Had my tank initially set up as a rock scape. I've since learned that angelfish aren't "cichlids" and I am redoing the tank. But I thought it looked pretty cool with the rock.


----------



## leviathan0 (Oct 6, 2007)

DvanK said:


> Here you go
> 
> View attachment 35330


From a distance, it kinda resembles a saltwater macroalgae tank.


----------



## DvanK (Feb 27, 2009)

Kibblemania1414 said:


> jealous:hihi:


Thanks.


leviathan0 said:


> From a distance, it kinda resembles a saltwater macroalgae tank.


I'll take that as a complement.


----------



## karatekid14 (Jan 16, 2011)

DvanK said:


> Here you go
> 
> View attachment 35330


That looks fantastic with plants, I had never seen that before.


----------



## [email protected] (Apr 27, 2011)

RAZmonkey said:


> Had my tank initially set up as a rock scape. I've since learned that angelfish aren't "cichlids" and I am redoing the tank. But I thought it looked pretty cool with the rock.

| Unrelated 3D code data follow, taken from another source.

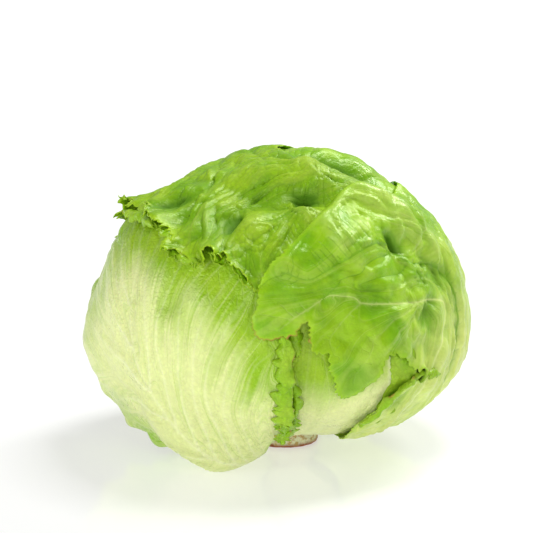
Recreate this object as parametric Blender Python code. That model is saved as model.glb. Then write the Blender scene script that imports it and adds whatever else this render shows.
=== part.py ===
"""A head of crisp lettuce that stands on its cut stem.

Seven outer leaves, each a solid of its own, wrap a dense heart. All of them grow from the stem.
The origin is the middle of the stem's cut face. +Z is up and -Y is the front, where the pale
leaf on the left and the green leaf on the right meet.

Every surface is drawn outwards from the head's centre. A place on it is a direction from there,
given as (azimuth, elevation) in degrees: azimuth 0 is the right, -90 the front, 180 the left.
"""

import math
from dataclasses import dataclass

import bpy
import numpy as np
from mathutils import Vector
from mathutils.geometry import delaunay_2d_cdt

MM = 0.001
SEED = 7

# The head
CENTRE_HEIGHT = 72 * MM
RADII_STEP = 22.5  # degrees of elevation between the radii below, from -90 to 90
HEART_RADII = {
    "right": (59, 61, 75, 83, 79, 72.5, 66, 62.5, 60),
    "back": (59, 61, 73, 78, 76, 71, 66, 62.5, 60),
    "left": (59, 61, 73, 78, 76.5, 72, 65, 60.5, 60),
    "front": (58, 58.5, 67.5, 76, 75, 71, 66, 62.5, 60),
}  # millimetres from the head's centre
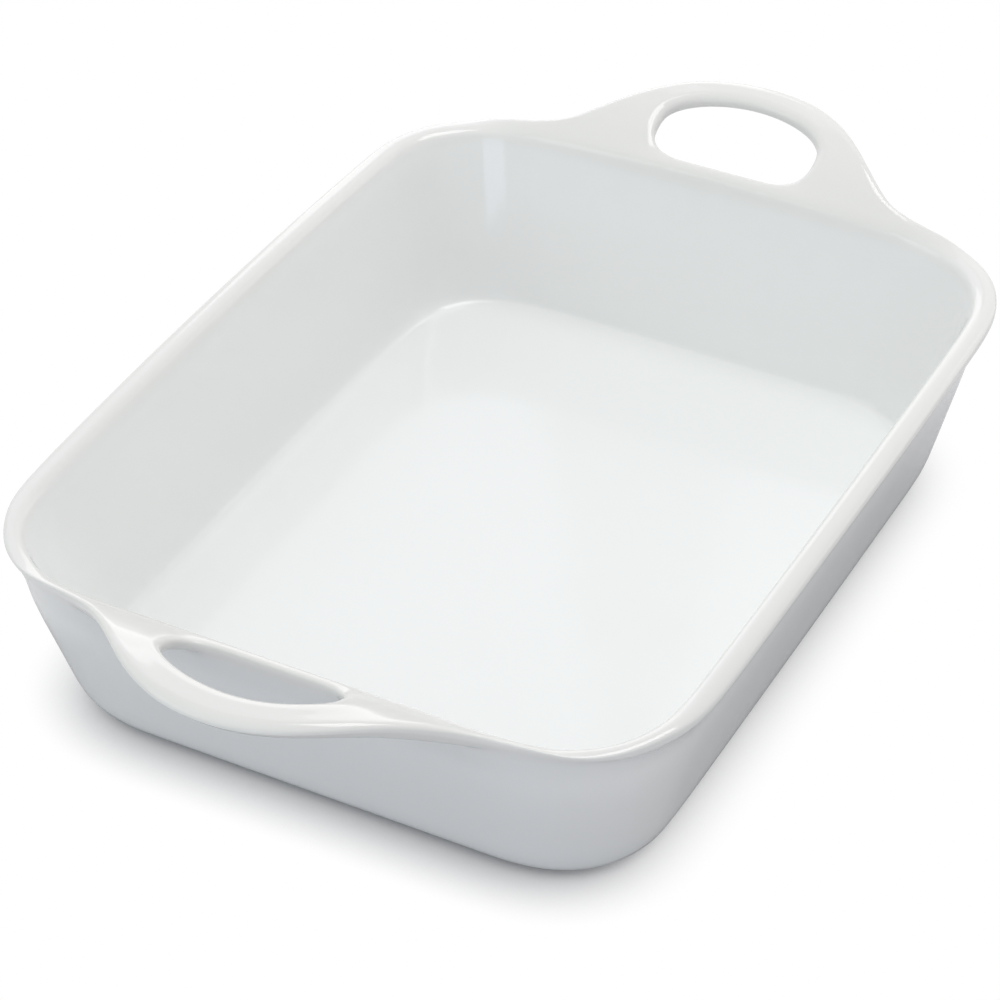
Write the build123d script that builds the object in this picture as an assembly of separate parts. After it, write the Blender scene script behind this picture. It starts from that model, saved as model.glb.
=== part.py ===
"""Rectangular lasagna dish of glazed white porcelain with two raised loop handles.

Frame: millimetres, +Z up, the long side along X, origin on the table under the middle of the dish.
The dish is fired as one body.  Its nodes follow the places where such a body is formed and finished:
foot_ring    the unglazed ring that it stands on
basin        the floor and the sloping walls
rim_lip      the turned-out lip that stiffens the top of the walls
near_handle  the raised loop on the short side at -X
far_handle   the raised loop on the short side at +X
Neighbouring nodes meet face to face, with no gap.
"""
from build123d import *
from math import atan2, cos, degrees, hypot, sin
import os

os.makedirs("parts", exist_ok=True)

# Rim, measured over the outside of the lip and across the middle of the bowed long sides
rim_length = 331.0
rim_width = 256.5
rim_height = 74.0
rim_corner_radius = 49.0
side_bow = 2.5
lip_width = 7.0
lip_depth = 5.5
lip_edge_radius = 2.4
mouth_bevel = 1.6

# Outer wall: a straight draft from the base, then a flare that turns out into the lip
flare_height = 22.0
flare_reach = 6.8
flare_corner_radius = 46.0
base_length = 288.0
base_width = 215.0
base_corner_radius = 40.0
base_edge_radius = 12.0

# Inside of the basin
floor_length = 279.0
floor_width = 206.0
floor_corner_radius = 45.0
floor_thickness = 7.5
floor_cove_radius = 7.0

# Unglazed foot ring under the base
foot_height = 1.0
foot_width = 6.0
foot_inset = 17.0

# Loop handles: a cambered band that springs from the inner edge of the lip
handle_reach = 44.5
handle_rise = 14.8
handle_camber = 5.0
handle_root_width = 192.0
handle_thickness = 6.5
handle_edge_radius = 2.6
handle_seat_depth = 3.5
root_lead_share = 0.5
tip_lead_share = 0.5

# Finger slot in each handle: what it leaves of the band, and its round ends
grip_width = 13.0
flank_width = 16.0
slot_setback = 0.5
slot_corner_radius = 10.0
slot_fullness_share = 0.58

# One overrun serves every cut
cut_overrun = 5.0

half_length = rim_length / 2
floor_top = foot_height + floor_thickness
lip_bottom = rim_height - lip_depth
flare_bottom = rim_height - flare_height
hinge_x = half_length - lip_width
seat_x = half_length - handle_seat_depth
tip_x = half_length + handle_reach
tolerance = lip_edge_radius / 100


def outline(height, length, width, corner_radius):
    """A rounded rectangle with bowed long sides, lying flat at the given height."""
    end_x = length / 2
    end_y = width / 2 - side_bow
    long_side = ThreePointArc((end_x, end_y), (0, width / 2), (-end_x, end_y))
    short_side = Line((-end_x, end_y), (-end_x, -end_y))
    face = make_face(long_side + short_side + mirror(long_side, Plane.XZ) + mirror(short_side, Plane.YZ))
    return Plane.XY.offset(height) * fillet(face.vertices(), corner_radius)


def flat_edges(solid, height):
    """The edges of a solid that lie wholly at one height."""
    boxes = [(edge, edge.bounding_box()) for edge in solid.edges()]
    return [edge for edge, box in boxes if abs(box.min.Z - height) < tolerance and box.size.Z < tolerance]


def outer_form():
    """The outside of the dish as one full block: drafted wall, flare and lip."""
    base = outline(foot_height, base_length, base_width, base_corner_radius)
    neck = outline(flare_bottom, rim_length - 2 * flare_reach, rim_width - 2 * flare_reach, flare_corner_radius)
    under_lip = outline(lip_bottom, rim_length, rim_width, rim_corner_radius)
    wall = loft([base, neck], ruled=True)
    wall = fillet(flat_edges(wall, foot_height), base_edge_radius)
    lip = extrude(under_lip, amount=lip_depth)
    lip = fillet(flat_edges(lip, rim_height), lip_edge_radius)
    return wall + loft([neck, under_lip], ruled=True) + lip


def cavity():
    """The space inside the walls: a cove where the floor turns up and a bevel at the mouth."""
    length = rim_length - 2 * lip_width
    width = rim_width - 2 * lip_width
    radius = rim_corner_radius - lip_width
    floor = outline(floor_top, floor_length, floor_width, floor_corner_radius)
    throat = outline(rim_height - mouth_bevel, length, width, radius)
    mouth = outline(rim_height, length + 2 * mouth_bevel, width + 2 * mouth_bevel, radius + mouth_bevel)
    well = loft([floor, throat], ruled=True)
    well = fillet(flat_edges(well, floor_top), floor_cove_radius)
    return well + loft([throat, mouth], ruled=True) + extrude(mouth, amount=cut_overrun)


def camber_band():
    """A slice of a tube across the dish whose top runs from the inner edge of the lip up to the tip."""
    run = lip_width + handle_reach
    chord = hypot(run, handle_rise)
    radius = chord ** 2 / (8 * handle_camber) + handle_camber / 2
    slope = atan2(handle_rise, run)
    drop = radius - handle_camber
    centre_x = hinge_x + run / 2 + drop * sin(slope)
    centre_z = rim_height + handle_rise / 2 - drop * cos(slope)
    ring = Circle(radius) - Circle(radius - handle_thickness)
    tube = extrude(Plane.XZ * ring, amount=handle_root_width / 2 + cut_overrun, both=True)
    return Pos(centre_x, 0, centre_z) * tube


def plan_prism(curves):
    """A plan outline raised through the height of a handle."""
    low = lip_bottom - handle_thickness
    face = Plane.XY.offset(low) * make_face(curves)
    return extrude(face, amount=rim_height + handle_rise + cut_overrun - low)


def handle_outline():
    """Seen from above: two S-curved flanks that leave the lip and meet at the tip of the loop."""
    root = handle_root_width / 2
    flank = Bezier((hinge_x, root), (hinge_x, root * (1 - root_lead_share)), (tip_x, root * tip_lead_share),
                   (tip_x, 0))
    return flank + mirror(flank, Plane.XZ) + Line((hinge_x, -root), (hinge_x, root))


def slot_outline():
    """The finger slot: straight along the lip, bowed on the outside, with round ends."""
    reach = handle_root_width * (4 - 3 * root_lead_share + 3 * tip_lead_share) / 16 - flank_width
    start = half_length + slot_setback
    shoulder = start + slot_corner_radius
    crown = tip_x - grip_width
    bow = Bezier((shoulder, reach), (shoulder + (crown - shoulder) * slot_fullness_share, reach),
                 (crown, reach * slot_fullness_share), (crown, 0))
    corner = CenterArc((shoulder, reach - slot_corner_radius), slot_corner_radius, 90, 90)
    straight = Line((start, reach - slot_corner_radius), (start, slot_corner_radius - reach))
    return bow + mirror(bow, Plane.XZ) + corner + mirror(corner, Plane.XZ) + straight


def handle_loop():
    """The far handle: the cambered band cut to its outline, pierced by its slot, with round edges."""
    loop = (camber_band() & plan_prism(handle_outline())) - plan_prism(slot_outline())
    root = handle_root_width / 2 - tolerance
    edges = [edge for edge in loop.edges() if edge.geom_type != GeomType.LINE]
    rims = [edge for edge in edges if edge.center().X > hinge_x + tolerance and abs(edge.center().Y) < root]
    return fillet(rims, handle_edge_radius)


def seat_zone():
    """The space outside the seat plane, where the far handle leaves the lip."""
    height = lip_depth + handle_rise + cut_overrun
    box = Box(tip_x - seat_x + cut_overrun, handle_root_width, height, align=(Align.MIN, Align.CENTER, Align.MIN))
    return Pos(seat_x, 0, lip_bottom) * box


def foot():
    """The ring under the base."""
    ring = outline(0, base_length - 2 * foot_inset, base_width - 2 * foot_inset, base_corner_radius - foot_inset)
    inset = foot_inset + foot_width
    ring -= outline(0, base_length - 2 * inset, base_width - 2 * inset, base_corner_radius - inset)
    return extrude(ring, amount=foot_height)


loop = handle_loop()
dish = outer_form() + loop + mirror(loop, Plane.YZ) - cavity()
upper = Pos(0, 0, lip_bottom) * Box(2 * rim_length, 2 * rim_width, 2 * rim_height,
                                    align=(Align.CENTER, Align.CENTER, Align.MIN))
top = dish & upper
far_zone = seat_zone()
near_zone = mirror(far_zone, Plane.YZ)
nodes = {
    "foot_ring": foot(),
    "basin": dish - upper,
    "rim_lip": top - far_zone - near_zone,
    "near_handle": top & near_zone,
    "far_handle": top & far_zone,
}
for name, solid in nodes.items():
    export_step(solid, f"parts/{name}.step")
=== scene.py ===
"""Looks of a white porcelain lasagna dish with two loop handles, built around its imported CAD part.

The glazed body is modelled as one quarter: a grid for the underside, rings of wall extruded from it, and
the handle's arm extruded from the side of the lip.  The quarter is mirrored, its near end is drawn in a
little, and the whole is smoothed by subdivision and cut into the basin, the rim and the two handles,
which keep the shading of the one fired surface.
"""
from math import cos, hypot, radians, sin

import bmesh
import bpy
from bpy.props import FloatProperty, PointerProperty, StringProperty
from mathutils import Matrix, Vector


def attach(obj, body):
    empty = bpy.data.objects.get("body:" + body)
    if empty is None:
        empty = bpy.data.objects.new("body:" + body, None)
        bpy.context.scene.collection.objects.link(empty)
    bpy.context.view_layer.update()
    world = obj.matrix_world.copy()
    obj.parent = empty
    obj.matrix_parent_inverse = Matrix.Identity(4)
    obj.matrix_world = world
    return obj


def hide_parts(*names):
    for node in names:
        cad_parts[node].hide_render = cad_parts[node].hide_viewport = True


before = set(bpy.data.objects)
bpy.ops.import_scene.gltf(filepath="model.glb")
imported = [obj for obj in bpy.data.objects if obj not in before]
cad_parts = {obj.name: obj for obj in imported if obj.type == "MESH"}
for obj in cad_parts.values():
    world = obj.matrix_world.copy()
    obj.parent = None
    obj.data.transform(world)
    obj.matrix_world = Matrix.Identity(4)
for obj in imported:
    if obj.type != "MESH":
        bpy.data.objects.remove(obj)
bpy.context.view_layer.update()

bl_info = {
    "name": "Lasagna Dish Looks",
    "version": (1, 0, 0),
    "blender": (4, 5, 0),
    "location": "3D View > Sidebar > Lasagna Dish",
    "description": "Builds the glazed dish, its unglazed foot and the stage they stand on",
    "category": "Add Mesh",
}

MM = 0.001


def length(label, about, millimetres):
    """A length that the user may change, written here in millimetres and kept in metres."""
    return FloatProperty(name=label, description=about, default=millimetres * MM, min=0, unit="LENGTH",
                         subtype="DISTANCE")


def hex_text(label, about, value):
    """A colour that the user may change, written as sRGB hex."""
    return StringProperty(name=label, description=about, default=value)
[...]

Where did you hear Agels aren't cichlids? I have seen some people online saying "no", but any reputable information researchable on the internet says otherwise. They are antually a South American cichlid along with discus, Blood Parrots, and other hybrid species.


----------



## PC1 (May 21, 2010)

DvanK said:


> Here you go
> 
> View attachment 35330


Very beautiful


----------



## RAZmonkey (Jul 7, 2011)

I meant "not cichlids" in the sense that they don't thrive in the rocky environments like some other cichlids (such as Frontosas). They prefer softer water and the rocks were increasing my GH. Also I can't imagine that swimming with those long pretty fins in and around rocks is comfortable. 

Ymmv of course.


----------